French President Nicolas Sarkozy has reiterated his view that the full burka is "not welcome" in France, as a debate continues on whether to ban it.
A parliamentary report on the issue is due out at the end of January.
Mr Sarkozy did not explicitly call for a ban, saying "no one should feel stigmatised" by any eventual law.
His UMP party is to put forward a bill this month banning the wearing of the Islamic veil in public, as a means of defending France against "extremists".
Mr Sarkozy said the first step should be for parliament to adopt a resolution that would unequivocally condemn the burka - and then move on to considering a ban.

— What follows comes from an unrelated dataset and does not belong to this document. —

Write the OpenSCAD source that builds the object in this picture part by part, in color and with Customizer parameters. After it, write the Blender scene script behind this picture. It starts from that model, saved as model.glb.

He said no decision should be made until parliament hears the results of a six-month commission on whether a law banning such garments from public places was needed.
The results are expected to be published by 27 January, and the commission's head, communist MP Andre Gerin, was quoted on Wednesday as saying the next step would be a debate on any such law.
Home to Europe's largest Muslim population, France in 2004 banned burkas and other "conspicuous" religious symbols in state schools and by public employees.
Last summer, French MPs held hearings on whether to ban the burka - the full Muslim veil, which covers the body from head to toe.
France's opposition Socialists are against a law banning the veil - although they remain firmly opposed to the garment - saying a ban would be difficult to impose.